India’s green hydrogen industry is gaining ground. Marquee investors such as RIL, the Adani Group, and the Hinduja Group have already announced their intention to invest in the same. An India-Singapore hydrogen hub will also be explored. India may also pitch green bonds and similar new-age investment vehicles to Singapore.
In January 2022, IRFC raised $500 million through green bonds, while India Clean Energy Holdings raised $400 million. During the same month, ReNew Energy Global raised $400 million by issuing senior secured dollar notes, recognised as green bonds by the Climate Bonds Initiative, at a rate of 4.5 per cent. The bonds were also listed on the Singapore Exchange. In March 2022, Avaada Energy raised Rs 14.4 billion in green bonds, making it the country’s largest AAA-rated green bond.
Bank bonds
For project financing and affordable housing, ICICI Bank is projected to raise up to Rs 10 trillion through infrastructure bonds. This will assist in mitigating the asset-liability management (ALM) issues encountered when granting project loans to infrastructure and critical industry sectors. In June 2022, ICICI Bank’s long-term infrastructure bond borrowings were over Rs 385 billion. In August 2022, Bank of Baroda raised Rs 10 billion through these bonds at a coupon of 7.39 per cent. It has received further approval to raise up to Rs 50 billion via these bonds.
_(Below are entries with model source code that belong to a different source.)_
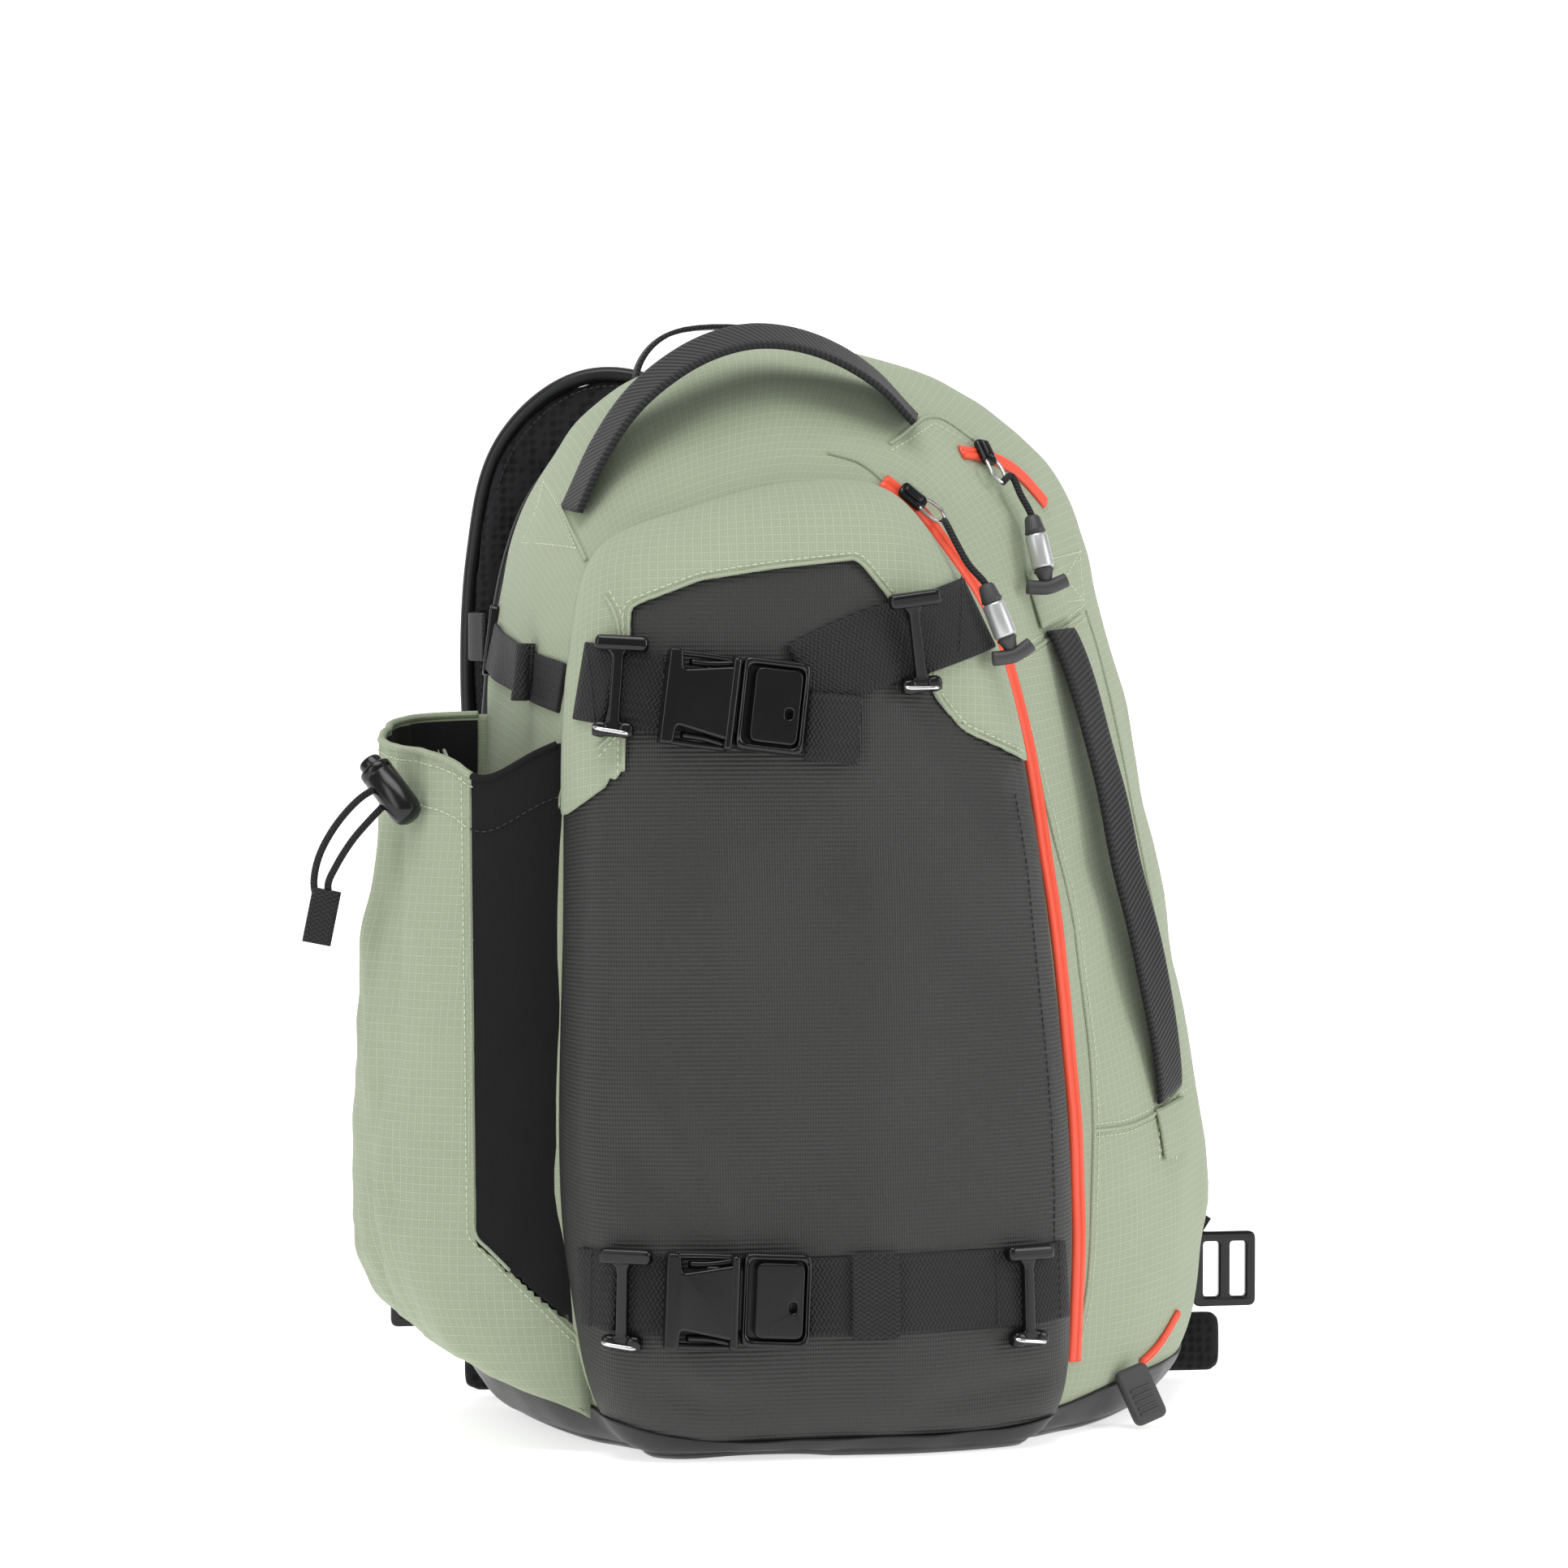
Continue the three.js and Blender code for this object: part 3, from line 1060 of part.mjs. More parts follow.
for (const hip of HIPS) {
  const strap = solidOf(shoulderStrap(hip.side, 0)).subtract(panelClear).subtract(bodyClear);
  add(`shoulder_strap_${hip.name}`, 'mesh', geometryOf(largest(strap)));
  const strapClear = solidOf(shoulderStrap(hip.side, GAP));
  const spot = ([x, y, z]) => new THREE.Vector3(
    hip.side * wide(x),
    PANEL_REAR + y * BODY_DEPTH,
    high(z),
  );
  const end = harnessPoint(HARNESS.at(-1), hip.side);
  const top = end.clone().add(new THREE.Vector3(0, 0, 3));
  const below = end.clone().add(new THREE.Vector3(hip.side * 5, 0, -26));
  const slider = new THREE.Vector3(hip.side * wide(hip.slider), PANEL_REAR + 4, SLIDER_Z);
  const reach = slider.clone().add(new THREE.Vector3(-hip.side * 12, 6, 12));
  const [inner, outer] = hip.wing.map(wide);
  add(`hip_wing_${hip.name}`, 'mesh', roundedBox(outer - inner, WING_HEIGHT, WING_PAD, 6)
    .rotateX(Math.PI / 2)
    .translate(
      hip.side * (inner + outer) / 2,
      PANEL_REAR + GAP + WING_PAD / 2,
      WING_LIFT + WING_HEIGHT / 2,
    ));
  const hanging = solidOf(freeRibbon([top, below, ...hip.hang.map(spot), reach], NARROW_WIDTH));
  const cut = hanging.subtract(strapClear).subtract(strapClear.translate([0, 0, -GAP]));
  const webbing = `lower_webbing_${hip.name}`;
  add(webbing, 'webbing', geometryOf(largest(cut)));
  const frame = slotFrameGeometry(...SLIDER_SIZE).rotateX(Math.PI / 2);
  const sliderStart = new THREE.Matrix4().makeTranslation(slider.x, slider.y - 8, slider.z);
  const sliderName = `strap_slider_${hip.name}`;
  add(sliderName, 'plastic', frame, settled(
    frame,
    sliderStart,
    new THREE.Vector3(0, 1, 0),
    [webbing],
  ));
  const tieEnd = slider.x - hip.side * (SLIDER_SIZE[0] / 2 + GAP);
  const tie = [0, 1].map((k) => new THREE.Vector3(
    tieEnd - hip.side * TIE_LENGTH * k,
    PANEL_REAR + GAP + STRAP_CLOTH / 2,
    slider.z - 2,
  ));
  const tieRibbon = freeRibbon(tie, NARROW_WIDTH);
  const inward = new THREE.Vector3(0, -1, 0);
  add(`hip_webbing_${hip.name}`, 'webbing', tieRibbon.applyMatrix4(
    settled(tieRibbon, new THREE.Matrix4(), inward, ['back_panel'], 1),
  ));
}

// Haul loop on the top edge of the back panel.
const HAUL = [[-0.2, 0.955], [-0.195, 1.01], [-0.15, 1.04], [0, 1.04], [0.04, 1.02], [0.05, 0.965]];
const HAUL_WIDTH = 11;
add('haul_loop', 'webbing', cleared(geometryOf(solidOf(freeRibbon(
  HAUL.map(([x, z]) => new THREE.Vector3(wide(x), BODY_BACK + BACK_PAD / 2, high(z))),
  HAUL_WIDTH,
  new THREE.Vector3(0, 1, 0),
)).subtract(panelClear))));

// Load strap on the left side: webbing, a rolled keeper and a buckle.
const LOAD_ABOVE = 24;
const aboveRim = (share) => BOTTLE_HEIGHT * BOTTLE_EDGES.at(-1).rim + share * LOAD_ABOVE;
const LOAD = [[0.797, 0.5], [0.557, 0.75], [0.257, 1.03], [0.137, 1.21]]
  .map(([y, z]) => [deep(y), aboveRim(z)]);
add('load_webbing', 'webbing', cleared(
  laidBand('left', shellSeat, LOAD, NARROW_WIDTH - 4, GAP, STRAP_CLOTH, 0, 18),
));
const KEEPER_DIAMETER = 9;
const keeperFrame = frameOn('left', shellSeat, deep(0.607), aboveRim(0.75), [4, 0],
  LAYER + GAP + KEEPER_DIAMETER / 2);
const keeper = new THREE.CylinderGeometry(
  KEEPER_DIAMETER / 2,
  KEEPER_DIAMETER / 2,
  NARROW_WIDTH,
  10,
);
const keeperIn = new THREE.Vector3().setFromMatrixColumn(keeperFrame, 2).negate();
add('rolled_keeper', 'webbing', keeper, settled(keeper, keeperFrame, keeperIn, ['load_webbing',
  'main_body']));
const loadFrame = frameOn('left', shellSeat, deep(0.067), aboveRim(1.31), [4, 0], 4 * LAYER);
const loadIn = new THREE.Vector3().setFromMatrixColumn(loadFrame, 2).negate();
const LOAD_BUCKLE = [16, 31];
const loadBuckle = slotFrameGeometry(...LOAD_BUCKLE);
add('load_buckle', 'plastic', loadBuckle, settled(loadBuckle, loadFrame, loadIn, ['load_webbing',
  'main_body']));
const loadStart = new THREE.Vector3().setFromMatrixPosition(loadFrame);
const loadLoop = freeRibbon([
  new THREE.Vector3(loadStart.x + 6, BODY_BACK + 1, loadStart.z),
  new THREE.Vector3(loadStart.x - 2, BODY_BACK + 18, loadStart.z + 1),
  new THREE.Vector3(loadStart.x + 6, PANEL_REAR + 0.45 * BODY_DEPTH, loadStart.z + 2),
], NARROW_WIDTH - 4, new THREE.Vector3(0, 0, 1));
add('load_loop', 'webbing', geometryOf(largest(solidOf(loadLoop)
  .subtract(solidOf(shoulderStrap(-1, GAP))).subtract(panelClear).subtract(bodyClear))));

// Rubber tongue at the foot of the pouch zip.
const TONGUE = [10, 26, 3.5];
const tongueTurn = new THREE.Quaternion().setFromEuler(new THREE.Euler(-0.15, -0.75, 0.3));
const tongueStart = new THREE.Matrix4().compose(
  new THREE.Vector3(wide(0.425), deep(0.877), high(0.032)),
  tongueTurn,
  new THREE.Vector3(1, 1, 1),
);
const rubberTongue = roundedBox(TONGUE[0], TONGUE[1], TONGUE[2], 4).rotateX(Math.PI / 2);
const tongueIn = new THREE.Vector3(-0.3, 1, 0).normalize();
add('rubber_tongue', 'rubber', rubberTongue, settled(rubberTongue, tongueStart, tongueIn,
  ['main_body', 'base_boot'], 4));

export default backpack;
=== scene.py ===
# %% [markdown]
# # A camera backpack, standing on its base
# The bag is a padded shell with a tarpaulin pocket on its front, a stretch bottle pocket on
# its left and a padded harness behind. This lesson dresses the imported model: each soft
# piece is built again as a fine surface from the same few sections as the solid, so that it
# sags, folds and catches the light like cloth, and each hard piece gets rounded edges.
# Lengths are written in millimetres and turned to metres once, when a mesh is made.

import math

import bmesh
import bpy
import numpy as np
from mathutils import Matrix, Vector, noise
from mathutils.bvhtree import BVHTree


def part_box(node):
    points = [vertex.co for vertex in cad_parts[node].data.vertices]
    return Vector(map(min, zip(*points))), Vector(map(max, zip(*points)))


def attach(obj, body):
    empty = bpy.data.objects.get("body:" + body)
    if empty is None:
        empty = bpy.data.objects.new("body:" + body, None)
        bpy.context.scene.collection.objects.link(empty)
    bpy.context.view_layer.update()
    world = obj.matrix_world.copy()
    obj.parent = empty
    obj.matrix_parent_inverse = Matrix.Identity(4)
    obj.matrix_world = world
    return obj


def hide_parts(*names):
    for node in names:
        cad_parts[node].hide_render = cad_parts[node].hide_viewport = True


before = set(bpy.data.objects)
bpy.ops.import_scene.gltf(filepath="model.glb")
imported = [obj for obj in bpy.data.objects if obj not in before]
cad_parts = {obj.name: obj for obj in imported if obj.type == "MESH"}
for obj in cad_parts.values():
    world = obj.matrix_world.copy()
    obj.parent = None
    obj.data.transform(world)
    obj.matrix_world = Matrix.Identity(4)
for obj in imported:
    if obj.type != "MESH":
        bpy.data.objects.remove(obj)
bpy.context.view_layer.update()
MM = 0.001
BAG = "bag"
print("solids loaded:", len(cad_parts))

# %% [markdown]
# ## Camera
# The picture is taken from a little to the left of straight ahead, from three quarters of
# the bag's height, with a long lens. A long lens far away keeps upright edges nearly
# parallel, which is how product pictures look. The distance sets the perspective and the
# lens the framing.

# %% Camera
AZIMUTH = math.radians(-10)
CAMERA_AWAY = 2.05
CAMERA_HEIGHT = 0.34
AIM_SIDE = -0.013
PICTURE = 1932
FOCAL_PIXELS = 5960
AIM_DOWN = math.atan2(196, FOCAL_PIXELS)

camera_data = bpy.data.cameras.new("camera")
camera_data.sensor_width = 36
camera_data.lens = 36 * FOCAL_PIXELS / PICTURE
camera = bpy.data.objects.new("camera", camera_data)
bpy.context.scene.collection.objects.link(camera)
camera.location = (
    AIM_SIDE + math.sin(AZIMUTH) * CAMERA_AWAY,
    -math.cos(AZIMUTH) * CAMERA_AWAY,
    CAMERA_HEIGHT,
)
ahead = Vector((
    -math.sin(AZIMUTH) * math.cos(AIM_DOWN),
    math.cos(AZIMUTH) * math.cos(AIM_DOWN),
    -math.sin(AIM_DOWN),
))
camera.rotation_mode = "QUATERNION"
camera.rotation_quaternion = ahead.to_track_quat("-Z", "Y")
bpy.context.scene.camera = camera
print("lens mm:", round(camera_data.lens, 1))

# %% [markdown]
# ## Small helpers
# Every outline and route here is a short list of corners. One helper draws a smooth curve
# through them, as a tailor's French curve would, and another spaces its points evenly.


# %% Helpers for lines
def curve_through(corners, closed=False, per_span=8):
    """Points of a centripetal Catmull-Rom curve through the corners."""
    p = np.asarray(corners, float)
    n = len(p)
    if not closed:
        p = np.vstack([2 * p[0] - p[1], p, 2 * p[-1] - p[-2]])
    t = np.linspace(0, 1, per_span, endpoint=False)[:, None]
    out = []
    for k in range(n if closed else n - 1):
        if closed:
            a, b, c, d = p[k - 1], p[k], p[(k + 1) % n], p[(k + 2) % n]
        else:
            a, b, c, d = p[k], p[k + 1], p[k + 2], p[k + 3]
        s0, s1, s2 = (max(np.linalg.norm(v), 1e-6) ** 0.5 for v in (b - a, c - b, d - c))
        m1 = s1 * ((b - a) / s0 - (c - a) / (s0 + s1) + (c - b) / s1)
        m2 = s1 * ((c - b) / s1 - (d - b) / (s1 + s2) + (d - c) / s2)
        out.append(
            (2 * t**3 - 3 * t**2 + 1) * b
            + (t**3 - 2 * t**2 + t) * m1
            + (3 * t**2 - 2 * t**3) * c
            + (t**3 - t**2) * m2
        )
    if not closed:
        out.append(p[-2][None])
    return np.vstack(out)


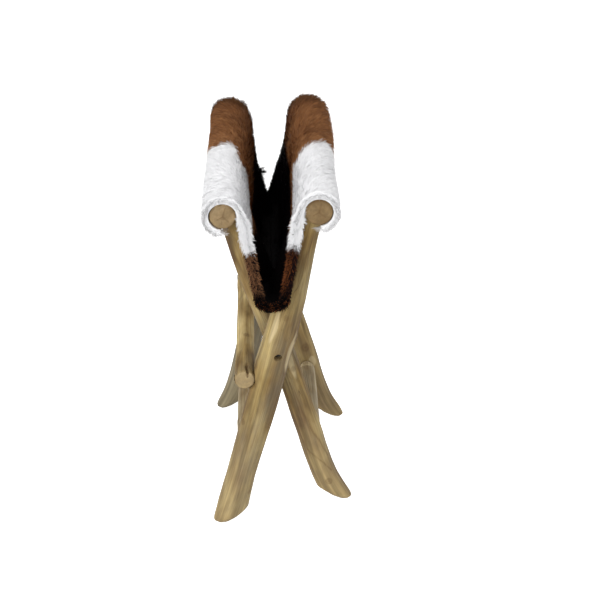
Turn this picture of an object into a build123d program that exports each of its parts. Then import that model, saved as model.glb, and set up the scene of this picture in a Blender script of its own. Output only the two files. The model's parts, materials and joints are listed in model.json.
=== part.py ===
# Folding stool: two crossed frames of peeled branches under a hanging seat of cowhide.
# Units are millimetres. X runs across the frames, Y along the seat rails, Z is up.
# The stool is modelled nearly folded, as it stands when it is put away.
from build123d import *
from math import cos, sin, radians
import os

os.makedirs("parts", exist_ok=True)

# Driving dimensions of the frames
rail_length = 400.0
rail_reach = 229.0
open_pivot_height = 221.0
outer_lean_angle = 14.6
inner_lean_angle = 16.5
opening_angle = 24.5
outer_rail_angle = 0.8
inner_rail_angle = 0.5
leg_row = 158.5

# Legs: radius at the pivot and sideways bow of each branch
outer_leg_radius = 22.5
inner_leg_radius = 18.5
outer_leg_bow = -3.1
inner_leg_bow = -3.3
inner_back_leg_bow = 2.6
# height share (1 at the rail, -1 at the sole), bow share, girth share
outer_leg_shares = [
    (-1.18, 0.95, 1.01), (-0.94, 0.95, 1.01), (-0.76, 1.12, 0.96), (-0.49, 0.90, 0.97),
    (-0.24, 0.85, 1.01), (0.00, 0.95, 1.00), (0.16, 0.90, 0.97), (0.43, 0.65, 0.83),
    (0.73, 0.80, 0.63), (1.00, 1.00, 0.56),
]
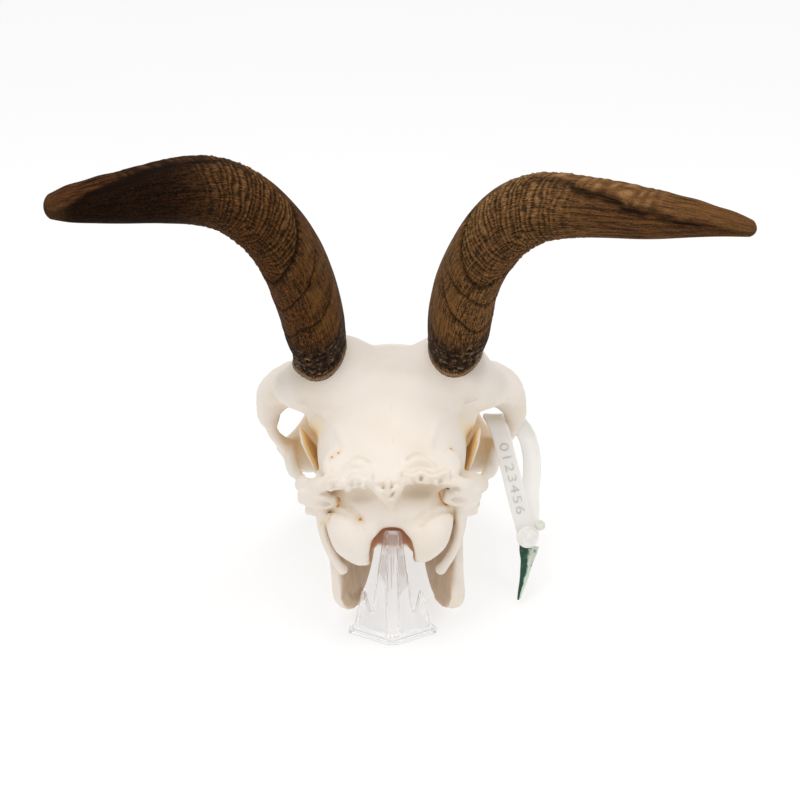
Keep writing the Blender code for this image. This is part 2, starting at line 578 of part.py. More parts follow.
# ---- move the whole to its origin ------------------------------------------------
lo = Vector((1e9,) * 3)
hi = Vector((-1e9,) * 3)
for o in bpy.data.objects:
    for v in o.data.vertices:
        for i in range(3):
            lo[i] = min(lo[i], v.co[i])
            hi[i] = max(hi[i], v.co[i])
shift = Vector((-(lo.x + hi.x) / 2, -(lo.y + hi.y) / 2, -lo.z))
for o in bpy.data.objects:
    o.location = shift
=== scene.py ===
import math

import bmesh
import bpy
import numpy as np
from mathutils import Matrix, Vector

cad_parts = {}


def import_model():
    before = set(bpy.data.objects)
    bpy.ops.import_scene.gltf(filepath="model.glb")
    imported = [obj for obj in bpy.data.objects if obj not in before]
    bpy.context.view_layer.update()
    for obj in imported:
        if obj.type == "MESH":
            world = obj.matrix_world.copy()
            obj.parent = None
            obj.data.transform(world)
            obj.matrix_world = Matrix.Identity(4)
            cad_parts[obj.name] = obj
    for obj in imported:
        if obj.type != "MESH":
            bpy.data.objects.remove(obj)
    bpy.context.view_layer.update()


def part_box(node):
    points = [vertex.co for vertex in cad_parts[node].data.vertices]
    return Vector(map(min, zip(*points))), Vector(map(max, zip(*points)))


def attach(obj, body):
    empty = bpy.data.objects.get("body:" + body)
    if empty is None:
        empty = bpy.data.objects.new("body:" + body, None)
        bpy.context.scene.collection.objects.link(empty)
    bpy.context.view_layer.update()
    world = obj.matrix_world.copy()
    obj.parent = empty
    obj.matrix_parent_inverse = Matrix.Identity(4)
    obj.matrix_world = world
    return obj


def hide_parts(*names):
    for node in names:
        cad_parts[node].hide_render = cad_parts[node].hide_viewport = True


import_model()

# Everything below is drawn in millimetres in the skull's own frame (x to the
# animal's right, y to the nose, z up from the table) and moved to the row frame
# by SHIFT, which is read from where the easel stands.
_lo, _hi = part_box("easel")
SHIFT = np.array([(_lo.x + _hi.x) * 500.0 - 0.4, _lo.y * 1000.0 - 0.3, _lo.z * 1000.0])


def world(p):
    return (np.asarray(p, float) + SHIFT) * 0.001


# ================================================================ curve helpers
def through(rows, per=3):
    """Catmull-Rom rows through the given rows."""
    r = np.array(rows, float)
    e = np.vstack([2 * r[0] - r[1], r, 2 * r[-1] - r[-2]])
    out = []
    for i in range(1, len(e) - 2):
        p0, p1, p2, p3 = e[i - 1], e[i], e[i + 1], e[i + 2]
        for k in range(per):
            t = k / per
            out.append(0.5 * (2 * p1 + (p2 - p0) * t + (2 * p0 - 5 * p1 + 4 * p2 - p3) * t * t
                              + (3 * p1 - p0 - 3 * p2 + p3) * t ** 3))
    out.append(r[-1])
    return np.array(out)


def unit(v):
    return v / np.linalg.norm(v)


def section_frames(pts, side):
    tan = np.gradient(pts, axis=0)
    side = np.array(side, float)
    ts, as_, bs = [], [], []
    for i, t in enumerate(tan):
        t = unit(t)
        s = side if side.ndim == 1 else side[0] + (side[1] - side[0]) * i / (len(pts) - 1)
        rest = s - t * np.dot(s, t)
        if np.linalg.norm(rest) < 1e-3:
            rest = np.array([1.0, 0, 0]) - t * t[0]
        a = unit(rest)
        ts.append(t)
        as_.append(a)
        bs.append(np.cross(t, a))
    return np.array(ts), np.array(as_), np.array(bs)


def turn(axis, deg):
    return np.array(Matrix.Rotation(math.radians(deg), 3, axis))


def step(x, a, b):
    """Smooth 0 to 1 between a and b."""
    t = np.clip((x - a) / (b - a), 0, 1)
    return t * t * (3 - 2 * t)


# ================================================================ solid fields
def smin(a, b, k):
    h = np.maximum(k - np.abs(a - b), 0.0) / k
    return np.minimum(a, b) - h * h * (k * 0.25)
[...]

In July 2022, loans from the banking sector to the infrastructure sector increased by 11.1 per cent annually to reach Rs 12.14 trillion.
In sum
Several reforms have been introduced in the infrastructure sector in order to address the concerns of developers and investors. In the near future, the issuance of green bonds is expected to increase as the country inches closer to meeting the goals of the 26th UN Climate Change Conference of the Parties. Additionally, the National Monetisation Pipeline plans to recycle around Rs 6 trillion worth of government infrastructure assets by 2025. Many of these assets will find their way into InvITs and present an investment opportunity for bond markets.